Tip 5: Know When to Use IN vs. = with Subqueries
Use = when the subquery returns exactly one value. Use IN when the subquery returns multiple values. Exam questions may test whether you can identify the correct operator.
Tip 6: Don't Confuse Joins with UNION
A JOIN combines columns from different tables (horizontal combination). A UNION combines rows from different queries (vertical combination). This distinction appears frequently on the exam.
Tip 7: Read the Scenario Carefully
DP-900 questions often present a business scenario and ask which type of query would produce the desired result. Pay close attention to whether all records from one table are needed (LEFT/RIGHT JOIN) or only matching records (INNER JOIN).
Tip 8: Remember the ON Clause
Joins require an ON clause specifying the relationship between tables (except CROSS JOIN). If a question shows a join without an ON clause and it is not a CROSS JOIN, it is likely incorrect syntax.
Tip 9: Performance is Secondary for DP-900
The DP-900 exam is a fundamentals exam. You are unlikely to be tested on query optimization. Focus on conceptual understanding rather than execution plans or index strategies.
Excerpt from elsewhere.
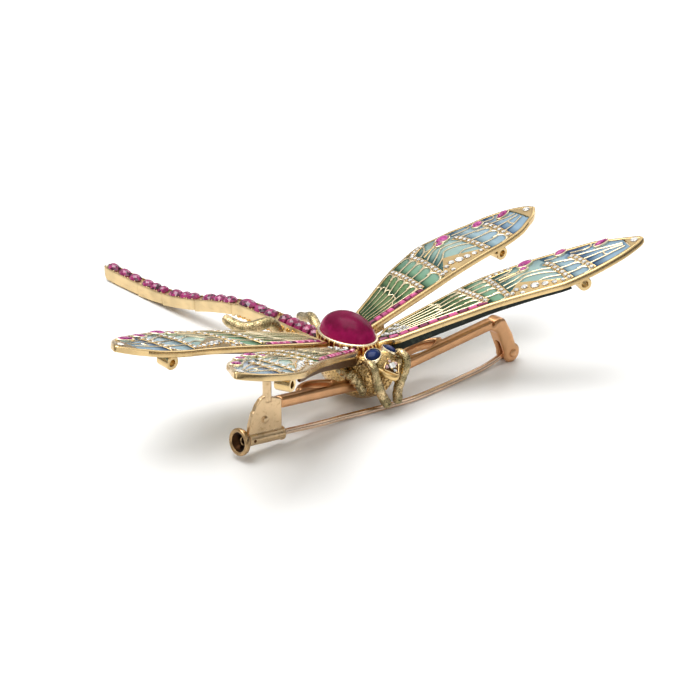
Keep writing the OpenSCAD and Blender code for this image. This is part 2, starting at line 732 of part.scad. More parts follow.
// Folded against the thorax below the forewing
module leg_mid(s) {
    x = thorax_r;
    placed() color("goldenrod") rod([
        [both([x + 0.4, -5, body_z + 2], s), leg_r], [both([x + 0.4, -7, body_z + 1.6], s), leg_r * 1.3],
        [both([x - 0.4, -8.8, body_z + 0.4], s), leg_r * 1.3],
        [both([x - 1.2, -9.6, body_z - 1.2], s), leg_r * 1.1],
        [both([x - 1.6, -9.2, body_z - 2.6], s), leg_r * 0.7],
    ], 8, [1, 0, 0]);
}
module leg_mid_left() {
    leg_mid(-1);
}
module leg_mid_right() {
    leg_mid(1);
}

// Course of a rear leg: distance from the middle, distance behind the thorax, height above the
// abdomen's back, thickness as a share of leg_d
REAR_LEFT = [
    [2.9, 0.2, -1.5, 1], [3.1, 3, -1.2, 1], [3.8, 7, -0.6, 1], [4.7, 9.2, 1.1, 1.1], [6, 10, 1.4, 1.2],
    [7.8, 12, -0.1, 1.3], [9.2, 14.4, -0.7, 1.3], [10.2, 17, 0.4, 1.15], [10.6, 18.6, 1.1, 0.8],
];
REAR_RIGHT = [
    [2.9, 0.2, -1.5, 1], [3, 3, -1.2, 1], [3.2, 5.6, -0.6, 1], [4, 7.9, 0.45, 1.1], [5, 10.5, 0.55, 1.2],
    [6.2, 13.6, -0.9, 1.2], [7.2, 16.4, -2.6, 1],
];
module leg_rear(course, s) {
    placed() color("goldenrod") rod([for (c = course) [
        [s * c[0], thorax_back + c[1], back_z + c[2]], leg_r * c[3]
    ]]);
}
module leg_rear_left() {
    leg_rear(REAR_LEFT, -1);
}
module leg_rear_right() {
    leg_rear(REAR_RIGHT, 1);
}

// Brooch fitting

pin_y = -pin_out;
hinge_z = 1.9;
eye_r = 1.25;
eye_t = 1.1;
bar_in_y = -6.4;
bar_run = hinge_x - 5;
bar_turn = atan2(pin_y - bar_in_y, bar_run);
bar_span = norm([bar_run, pin_y - bar_in_y]);
// Eyelet that widens each half of the bar backwards
eyelet_at = 0.45;
eyelet_len = 11;
eyelet_deep = 5;
eyelet_wall = 0.8;
bar_rise = atan2(bar_z - bar_mid_z, bar_span);

function bar_line(d) = mix(bar_mid_z, bar_z, d / bar_span);

module leaf_shape(l, h) {
    n = 12;
    top = [for (i = [0:n]) let (q = i / n) [(q - 0.5) * l, h / 2 * pow(sin(180 * q), 0.8)]];
    polygon(concat(top, [for (i = [n - 1:-1:1]) [top[i][0], -top[i][1]]]));
}

// Side view of half the bar, from the middle outwards
module bar_half(grow = 0) {
    polygon([
        [-1, bar_line(-1) - bar_t / 2 - grow], [bar_span, bar_z - bar_t / 2 - grow],
        [bar_span, bar_z + bar_t / 2 + grow], [-1, bar_line(-1) + bar_t / 2 + grow],
    ]);
}

module at_eyelet(s) {
    d = eyelet_at * bar_span;
    mirror([s < 0 ? 1 : 0, 0, 0]) translate([0, bar_in_y, 0]) rotate([0, 0, bar_turn])
        translate([d, (eyelet_deep - bar_w) / 2, bar_line(d)]) rotate([0, -bar_rise, 0]) children();
}

module at_bar(s) {
    mirror([s < 0 ? 1 : 0, 0, 0]) translate([0, bar_in_y, 0]) rotate([0, 0, bar_turn]) rotate([90, 0, 0])
        children();
}

module bar_channel() {
    for (s = [1, -1]) at_bar(s) translate([0, 0, -bar_w / 2 - seat]) linear_extrude(bar_w + 2 * seat)
        bar_half(seat);
}

ear_gap = eye_t + 2 * run;
module ear_plate() {
    top = bar_z + bar_t / 2;
    difference() {
        union() {
            // Upright from the bar's rounded corner to the rivet
            polygon([
                [hinge_x - 5.2, top - 1.9], [hinge_x - 4.6, top - 0.4], [hinge_x - 3.4, top],
                [hinge_x - 2.2, top - 0.5], [hinge_x - 0.1, top - 4.2],
                [hinge_x + eye_r - 0.1, hinge_z + 0.6], [hinge_x - eye_r - 0.5, hinge_z + 0.2],
                [hinge_x - 3.9, top - 2.9],
            ]);
            translate([hinge_x, hinge_z]) circle(r = hinge_z - 0.01, $fn = 40);
        }
        translate([hinge_x, hinge_z]) circle(d = rivet_d + 2 * seat, $fn = 40);
    }
}

module brooch_bar() {
    placed() color("rosybrown") {
        difference() {
            union() {
                for (s = [1, -1]) {
                    at_bar(s) translate([0, 0, -bar_w / 2]) linear_extrude(bar_w) bar_half();
                    at_eyelet(s) linear_extrude(bar_t, center = true) leaf_shape(eyelet_len, eyelet_deep);
                }
                translate([0, pin_y, 0]) rotate([90, 0, 0])
                    translate([0, 0, -ear_gap / 2 - ear_t]) linear_extrude(ear_gap + 2 * ear_t) ear_plate();
            }
            for (s = [1, -1]) at_eyelet(s) linear_extrude(2 * bar_t, center = true)
                leaf_shape(eyelet_len - 3.2 * eyelet_wall, eyelet_deep - 2 * eyelet_wall);
            // The slot between the ears
            translate([hinge_x - eye_r - 1.6, pin_y - ear_gap / 2, -1])
                cube([past, ear_gap, 1 + hinge_z + 3.6]);
            // Room for the catch bracket
            translate([-bracket_in + seat - past, pin_y + prong_d / 2 + seat - past, -1]) cube(past);
        }
    }
}

module hinge_rivet() {
    reach = ear_gap / 2 + ear_t;
    placed() color("rosybrown") translate([hinge_x, pin_y, hinge_z]) rotate([90, 0, 0]) {
        cylinder(d = rivet_d, h = 2 * reach + 0.4, center = true, $fn = 40);
        for (s = [1, -1]) translate([0, 0, s * (reach + seat + 0.2)])
            cylinder(d = rivet_d + 0.7, h = 0.4, center = true, $fn = 40);
    }
}

// Course of the pin stem: share of the way from the hinge to the catch, height as a share of the
// hinge's height, forward bow as a share of pin_bow
PIN = [
    [0, 1, 0], [0.045, 0.6, 0.02], [0.09, 0.4, 0.13], [0.136, 0.33, 0.27], [0.205, 0.31, 0.41],
    [0.277, 0.305, 0.56], [0.342, 0.305, 0.65], [0.406, 0.305, 0.73], [0.463, 0.305, 0.73],
    [0.54, 0.305, 0.53], [0.62, 0.32, 0.27], [0.7, 0.42, 0.07], [0.8, 0.63, 0],
    [0.93, 1.13, 0], [0.956, 1.235, 0], [1, 1.38, 0],
];
pin_run = hinge_x + catch_x + 2.6;
module pin_stem() {
    steps = 30;
    placed() color("rosybrown") {
        translate([hinge_x, pin_y, hinge_z]) rotate([90, 0, 0]) difference() {
            cylinder(r = eye_r, h = eye_t, center = true, $fn = 40);
            cylinder(d = rivet_d + 2 * run, h = 2 * eye_t, center = true, $fn = 40);
        }
        difference() {
            rod([for (i = [0:steps]) let (s = mix(0.012, 1, i / steps))
                [[hinge_x - pin_run * s, pin_y - pin_bow * curve(s, PIN, 2), hinge_z * curve(s, PIN, 1)],
                pin_d / 2 * (s > 0.95 ? mix(1, 0.25, (s - 0.95) / 0.05) : 1)]], 12);
            translate([hinge_x, pin_y, hinge_z]) rotate([90, 0, 0])
                cylinder(r = (rivet_d + eye_r) / 2, h = 4, center = true, $fn = 40);
        }
    }
}

// Catch: the fixed tube's inner end is the origin, its axis runs outwards
tube_z = 2.35;
bracket_in = catch_x + 0.4;
prong_d = 1.6;
travel = 3.5;
module at_catch() {
    translate([-catch_x, pin_y, tube_z]) rotate([0, tube_tilt - 90, 0]) children();
}
module catch_bracket() {
    placed() color("gold") {
        difference() {
            union() {
                at_catch() cylinder(d = tube_d, h = tube_len, $fn = 48);
                translate([0, pin_y + bracket_t / 2, 0]) rotate([90, 0, 0]) linear_extrude(bracket_t)
                polygon([
                    [-bracket_in, tube_z + 0.6], [-bracket_in, bar_z + 0.3], [-bracket_in - 2.1, bar_z + 1.2],
                    [-bracket_in - 3.9, bar_z + 1.8], [-bracket_in - 4.8, bar_z + 1.5],
                    [-bracket_in - 5.8, bar_z + 0.5], [-bracket_in - 6.3, bar_z - 0.5],
                    [-bracket_in - 6.7, bar_z - 0.8], [-bracket_in - 7.4, bar_z - 3],
                    [-catch_x - tube_len + 0.1, tube_z + tube_len * sin(tube_tilt) + 1.2],
                    [-catch_x - tube_len + 0.2, tube_z + tube_len * sin(tube_tilt) + 0.6],
                ]);
                // Prong on the plate's top
                translate([-bracket_in - 3, pin_y, bar_z + 0.6]) cylinder(d = prong_d, h = 4.2, $fn = 24);
            }
            at_catch() translate([0, 0, -5]) cylinder(d = tube_bore, h = tube_len + 10, $fn = 48);
            // The slot that lets the pin stem out
            translate([-catch_x - 3.1, pin_y - pin_d / 2 - 0.12, tube_z - past])
                cube([past / 2, pin_d + 0.24, past]);
        }
    }
}

slide_d = tube_bore - 2 * run;
module catch_slide() {
    inner = 3;
    placed() color("gold") at_catch() difference() {
        union() {
            translate([0, 0, inner]) cylinder(d = slide_d, h = tube_len - inner + 0.4, $fn = 48);
            translate([0, 0, tube_len + 0.15]) cylinder(d1 = tube_d, d2 = flare_d, h = 1.3, $fn = 48);
            translate([0, 0, tube_len + 1.45]) cylinder(d = flare_d, h = 0.8, $fn = 48);
        }
        translate([0, 0, tube_len - 1.5]) cylinder(d = 0.75 * slide_d, h = 10, $fn = 48);
        translate([0, 0, tube_len + 0.7])
            cylinder(d1 = 0.75 * slide_d, d2 = flare_d - 1.2, h = 1.6, $fn = 48);
    }
}

thorax();
head();
eye_left();
eye_right();
face_diamond();
ruby();
ruby_bezel();
abdomen();
abdomen_stones();
abdomen_calibre();
wing_fore_left();
wing_fore_right();
wing_hind_left();
wing_hind_right();
enamel_fore_left();
enamel_fore_right();
enamel_hind_left();
enamel_hind_right();
calibre_fore_left();
calibre_fore_right();
calibre_hind_left();
calibre_hind_right();
diamonds_fore_left();
diamonds_fore_right();
diamonds_hind_left();
diamonds_hind_right();
wing_pink_stones();
leg_front_left();
leg_front_right();
leg_mid_left();
leg_mid_right();
leg_rear_left();
leg_rear_right();
brooch_bar();
catch_bracket();
catch_slide();
hinge_rivet();
pin_stem();
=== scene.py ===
"""Dragonfly brooch: gold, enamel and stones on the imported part, with the stage it is shown on.

Lengths in this file are millimetres until a mesh is written, which is in metres.
"""

import math

import bmesh
import bpy
import numpy as np
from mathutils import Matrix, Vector


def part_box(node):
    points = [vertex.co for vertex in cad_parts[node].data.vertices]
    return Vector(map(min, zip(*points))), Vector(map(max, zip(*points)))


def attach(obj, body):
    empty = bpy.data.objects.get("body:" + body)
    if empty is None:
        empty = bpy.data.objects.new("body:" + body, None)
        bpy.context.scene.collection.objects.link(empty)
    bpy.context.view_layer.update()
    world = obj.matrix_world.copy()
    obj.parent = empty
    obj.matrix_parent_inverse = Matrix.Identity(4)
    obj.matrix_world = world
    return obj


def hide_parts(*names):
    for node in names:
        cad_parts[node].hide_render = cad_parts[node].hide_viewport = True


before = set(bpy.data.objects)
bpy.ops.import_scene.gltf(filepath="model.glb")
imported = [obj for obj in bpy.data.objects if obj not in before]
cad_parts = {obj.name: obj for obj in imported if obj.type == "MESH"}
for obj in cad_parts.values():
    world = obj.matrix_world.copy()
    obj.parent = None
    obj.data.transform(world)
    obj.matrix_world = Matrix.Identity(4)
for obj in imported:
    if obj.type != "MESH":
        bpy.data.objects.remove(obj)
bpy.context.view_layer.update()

bl_info = {
    "name": "Dragonfly brooch",
    "version": (1, 0, 0),
    "blender": (4, 5, 0),
    "location": "View3D > Sidebar > Brooch",
    "description": "Builds the gold, the enamel and the stones of a dragonfly brooch",
    "category": "Add Mesh",
}

MM = 0.001
# The lengths below are measured from a point below the ruby; the frame's origin is below the box's middle
MIDDLE = np.array((0.0, 23.594, 0.0))


def middle(node):
    """Centre of a CAD node's box, in mm."""
    lo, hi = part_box(node)
    return (np.array(lo) + np.array(hi)) / 2 / MM + MIDDLE


def extent(node):
    """Lengths of a CAD node's box along X, Y and Z, in mm."""
    lo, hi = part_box(node)
    return (np.array(hi) - np.array(lo)) / MM


# ---------------------------------------------------------------- shapes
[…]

Tip 10: Practice with Simple Examples
Create mental models with small tables — Customers (3 rows) and Orders (4 rows) — and trace through what each join type returns. This builds the intuition needed to answer quickly under exam pressure.
Summary
SQL Joins and Subqueries are foundational concepts for working with relational data on Azure. Joins allow you to combine data from multiple tables using related keys, while subqueries let you nest one query inside another for filtering and computation. For the DP-900 exam, focus on understanding the different join types (especially INNER and LEFT), recognizing when a subquery is appropriate, and distinguishing joins from other SQL operations like UNION. Mastering these concepts will help you confidently tackle relational data questions on the exam and build a strong foundation for more advanced Azure data certifications.